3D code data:
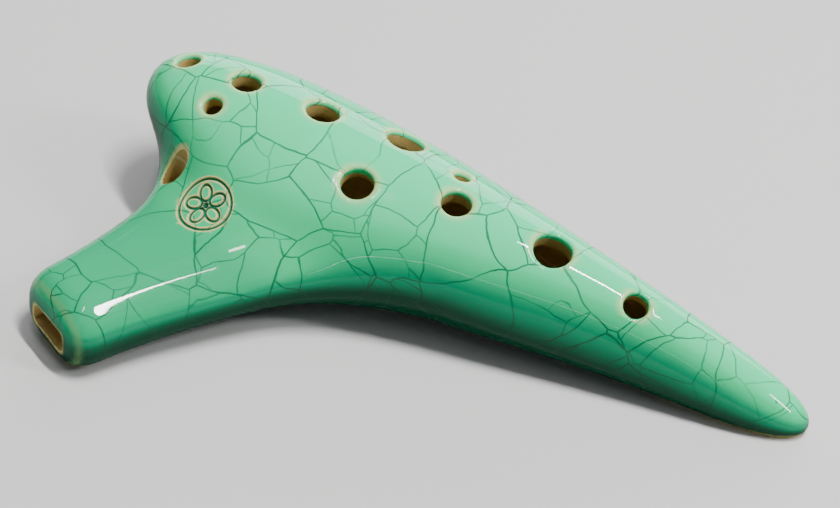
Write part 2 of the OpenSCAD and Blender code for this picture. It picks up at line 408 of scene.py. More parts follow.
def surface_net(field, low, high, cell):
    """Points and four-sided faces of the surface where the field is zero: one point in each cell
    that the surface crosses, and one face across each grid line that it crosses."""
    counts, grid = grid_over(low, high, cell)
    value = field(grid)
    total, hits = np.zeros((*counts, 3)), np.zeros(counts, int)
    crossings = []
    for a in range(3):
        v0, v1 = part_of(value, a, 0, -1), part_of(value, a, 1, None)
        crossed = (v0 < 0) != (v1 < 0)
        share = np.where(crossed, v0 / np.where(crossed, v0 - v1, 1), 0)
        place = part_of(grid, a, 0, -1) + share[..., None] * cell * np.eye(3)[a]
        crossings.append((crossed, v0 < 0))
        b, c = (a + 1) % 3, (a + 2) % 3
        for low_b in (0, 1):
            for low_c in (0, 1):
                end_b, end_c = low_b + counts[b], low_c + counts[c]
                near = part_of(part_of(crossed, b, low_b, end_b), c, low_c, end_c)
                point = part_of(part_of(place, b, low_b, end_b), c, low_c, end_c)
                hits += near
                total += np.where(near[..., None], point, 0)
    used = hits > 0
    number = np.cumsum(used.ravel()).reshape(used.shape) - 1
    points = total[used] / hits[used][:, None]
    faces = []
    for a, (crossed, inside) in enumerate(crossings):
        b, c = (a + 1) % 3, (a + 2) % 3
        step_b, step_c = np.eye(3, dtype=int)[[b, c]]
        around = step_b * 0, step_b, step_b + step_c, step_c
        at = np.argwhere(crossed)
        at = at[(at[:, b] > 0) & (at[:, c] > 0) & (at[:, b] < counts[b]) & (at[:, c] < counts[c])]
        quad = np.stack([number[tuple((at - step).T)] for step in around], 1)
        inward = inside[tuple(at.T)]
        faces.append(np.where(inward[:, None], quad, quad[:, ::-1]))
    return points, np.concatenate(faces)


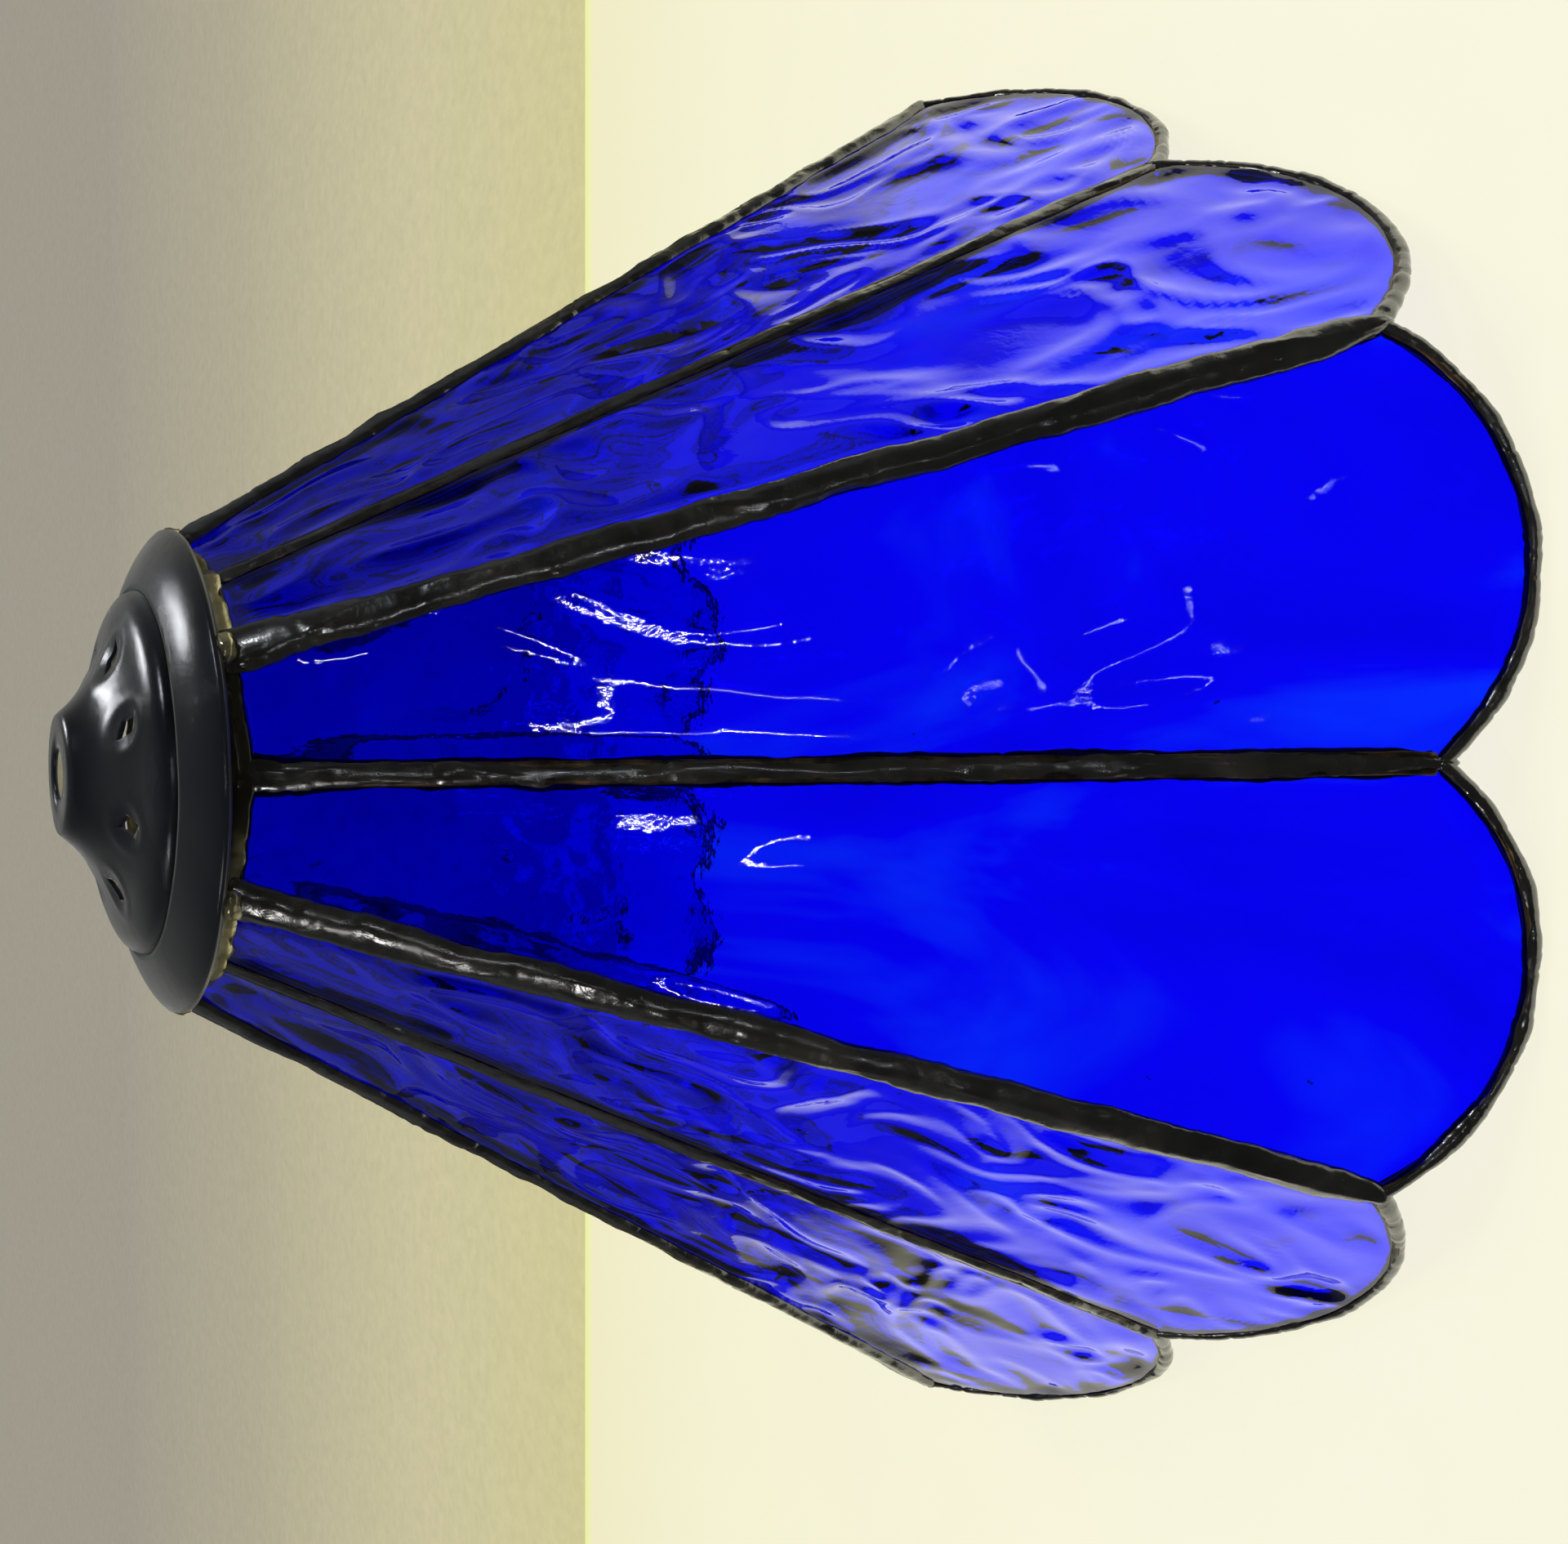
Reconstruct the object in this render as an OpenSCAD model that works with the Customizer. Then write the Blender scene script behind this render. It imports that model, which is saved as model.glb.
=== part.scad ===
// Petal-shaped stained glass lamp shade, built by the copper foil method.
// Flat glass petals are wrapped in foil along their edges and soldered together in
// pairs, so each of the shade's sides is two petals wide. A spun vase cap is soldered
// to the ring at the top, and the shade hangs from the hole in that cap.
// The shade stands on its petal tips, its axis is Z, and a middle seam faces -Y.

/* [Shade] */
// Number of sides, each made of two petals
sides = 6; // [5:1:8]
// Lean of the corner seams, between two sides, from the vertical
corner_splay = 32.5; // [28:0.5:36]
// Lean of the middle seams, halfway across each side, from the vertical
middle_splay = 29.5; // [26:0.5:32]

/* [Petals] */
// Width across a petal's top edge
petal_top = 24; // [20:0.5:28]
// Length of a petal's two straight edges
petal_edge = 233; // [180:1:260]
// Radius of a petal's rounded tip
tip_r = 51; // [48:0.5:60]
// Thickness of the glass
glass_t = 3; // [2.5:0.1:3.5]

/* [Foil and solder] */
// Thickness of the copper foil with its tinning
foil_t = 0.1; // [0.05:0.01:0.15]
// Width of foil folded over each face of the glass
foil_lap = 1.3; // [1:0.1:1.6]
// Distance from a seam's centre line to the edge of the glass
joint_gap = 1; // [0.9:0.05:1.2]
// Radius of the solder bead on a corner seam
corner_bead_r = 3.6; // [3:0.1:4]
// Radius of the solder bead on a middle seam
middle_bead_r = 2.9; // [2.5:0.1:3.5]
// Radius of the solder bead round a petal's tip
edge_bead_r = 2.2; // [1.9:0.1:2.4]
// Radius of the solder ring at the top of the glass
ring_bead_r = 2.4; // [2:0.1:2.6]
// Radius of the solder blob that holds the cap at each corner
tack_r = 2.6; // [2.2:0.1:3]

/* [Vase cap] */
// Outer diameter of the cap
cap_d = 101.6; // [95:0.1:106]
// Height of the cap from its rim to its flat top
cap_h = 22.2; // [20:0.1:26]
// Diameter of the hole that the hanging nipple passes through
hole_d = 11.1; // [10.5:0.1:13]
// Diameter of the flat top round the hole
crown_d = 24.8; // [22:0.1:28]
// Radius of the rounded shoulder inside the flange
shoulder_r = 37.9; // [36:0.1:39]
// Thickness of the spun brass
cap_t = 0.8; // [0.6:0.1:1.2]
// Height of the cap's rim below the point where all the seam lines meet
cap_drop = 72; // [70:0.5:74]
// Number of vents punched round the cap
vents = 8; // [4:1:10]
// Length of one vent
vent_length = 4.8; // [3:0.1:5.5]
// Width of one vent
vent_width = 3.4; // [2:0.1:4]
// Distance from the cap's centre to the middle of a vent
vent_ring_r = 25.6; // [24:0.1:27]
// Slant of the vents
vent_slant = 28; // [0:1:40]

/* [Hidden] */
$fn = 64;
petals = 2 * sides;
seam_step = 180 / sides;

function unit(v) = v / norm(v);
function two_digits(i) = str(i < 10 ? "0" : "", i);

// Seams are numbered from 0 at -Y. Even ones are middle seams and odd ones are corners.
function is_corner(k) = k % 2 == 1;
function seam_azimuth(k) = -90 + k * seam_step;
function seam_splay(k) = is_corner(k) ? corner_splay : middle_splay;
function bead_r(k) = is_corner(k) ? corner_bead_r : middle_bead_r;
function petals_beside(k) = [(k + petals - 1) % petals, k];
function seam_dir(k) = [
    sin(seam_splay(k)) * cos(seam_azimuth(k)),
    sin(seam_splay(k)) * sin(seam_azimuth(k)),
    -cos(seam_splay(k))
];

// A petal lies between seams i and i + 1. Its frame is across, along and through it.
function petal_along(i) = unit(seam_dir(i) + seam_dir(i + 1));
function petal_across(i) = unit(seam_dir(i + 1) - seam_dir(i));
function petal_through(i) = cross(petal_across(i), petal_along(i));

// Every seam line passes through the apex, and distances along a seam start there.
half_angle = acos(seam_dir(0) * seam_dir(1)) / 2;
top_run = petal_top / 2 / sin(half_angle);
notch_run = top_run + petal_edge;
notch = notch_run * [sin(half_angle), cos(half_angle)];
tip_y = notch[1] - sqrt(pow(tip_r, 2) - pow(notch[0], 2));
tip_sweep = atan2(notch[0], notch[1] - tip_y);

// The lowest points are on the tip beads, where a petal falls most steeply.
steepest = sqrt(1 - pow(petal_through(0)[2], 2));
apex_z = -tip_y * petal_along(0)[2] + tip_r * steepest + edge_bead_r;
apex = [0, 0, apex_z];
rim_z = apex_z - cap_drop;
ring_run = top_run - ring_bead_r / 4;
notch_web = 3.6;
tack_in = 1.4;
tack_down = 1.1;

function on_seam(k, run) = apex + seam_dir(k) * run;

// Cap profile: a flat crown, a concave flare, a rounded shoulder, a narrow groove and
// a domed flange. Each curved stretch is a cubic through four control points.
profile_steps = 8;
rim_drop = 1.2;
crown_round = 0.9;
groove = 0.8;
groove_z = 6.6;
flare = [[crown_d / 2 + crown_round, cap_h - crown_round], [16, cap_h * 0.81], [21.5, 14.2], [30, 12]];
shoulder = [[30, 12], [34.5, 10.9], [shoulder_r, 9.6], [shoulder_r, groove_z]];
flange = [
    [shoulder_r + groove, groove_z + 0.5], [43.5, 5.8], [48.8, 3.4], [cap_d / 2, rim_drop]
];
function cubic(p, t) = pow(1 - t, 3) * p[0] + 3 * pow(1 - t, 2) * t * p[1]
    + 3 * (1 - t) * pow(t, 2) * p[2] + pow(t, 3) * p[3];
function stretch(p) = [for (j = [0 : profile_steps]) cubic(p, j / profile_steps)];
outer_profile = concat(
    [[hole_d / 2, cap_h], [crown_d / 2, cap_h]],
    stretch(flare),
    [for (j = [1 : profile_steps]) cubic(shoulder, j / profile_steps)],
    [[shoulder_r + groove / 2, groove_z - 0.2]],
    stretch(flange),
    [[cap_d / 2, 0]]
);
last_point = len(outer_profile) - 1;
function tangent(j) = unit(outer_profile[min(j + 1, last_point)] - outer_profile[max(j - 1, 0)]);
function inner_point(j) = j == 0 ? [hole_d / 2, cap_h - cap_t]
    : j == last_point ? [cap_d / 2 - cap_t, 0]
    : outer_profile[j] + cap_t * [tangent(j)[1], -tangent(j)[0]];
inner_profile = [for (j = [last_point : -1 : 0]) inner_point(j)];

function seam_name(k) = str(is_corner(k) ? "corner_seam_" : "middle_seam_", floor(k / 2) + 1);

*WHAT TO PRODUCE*
Each line from the one bearing "Reconstruct the object" through the one bearing "middle_splay = 29.5; // [26:0.5:32]" is to be duplicated without change; all remaining lines are to be left out.

*SOLUTION TO THE PROBLEM*
Reconstruct the object in this render as an OpenSCAD model that works with the Customizer. Then write the Blender scene script behind this render. It imports that model, which is saved as model.glb.
=== part.scad ===
// Petal-shaped stained glass lamp shade, built by the copper foil method.
// Flat glass petals are wrapped in foil along their edges and soldered together in
// pairs, so each of the shade's sides is two petals wide. A spun vase cap is soldered
// to the ring at the top, and the shade hangs from the hole in that cap.
// The shade stands on its petal tips, its axis is Z, and a middle seam faces -Y.

/* [Shade] */
// Number of sides, each made of two petals
sides = 6; // [5:1:8]
// Lean of the corner seams, between two sides, from the vertical
corner_splay = 32.5; // [28:0.5:36]
// Lean of the middle seams, halfway across each side, from the vertical
middle_splay = 29.5; // [26:0.5:32]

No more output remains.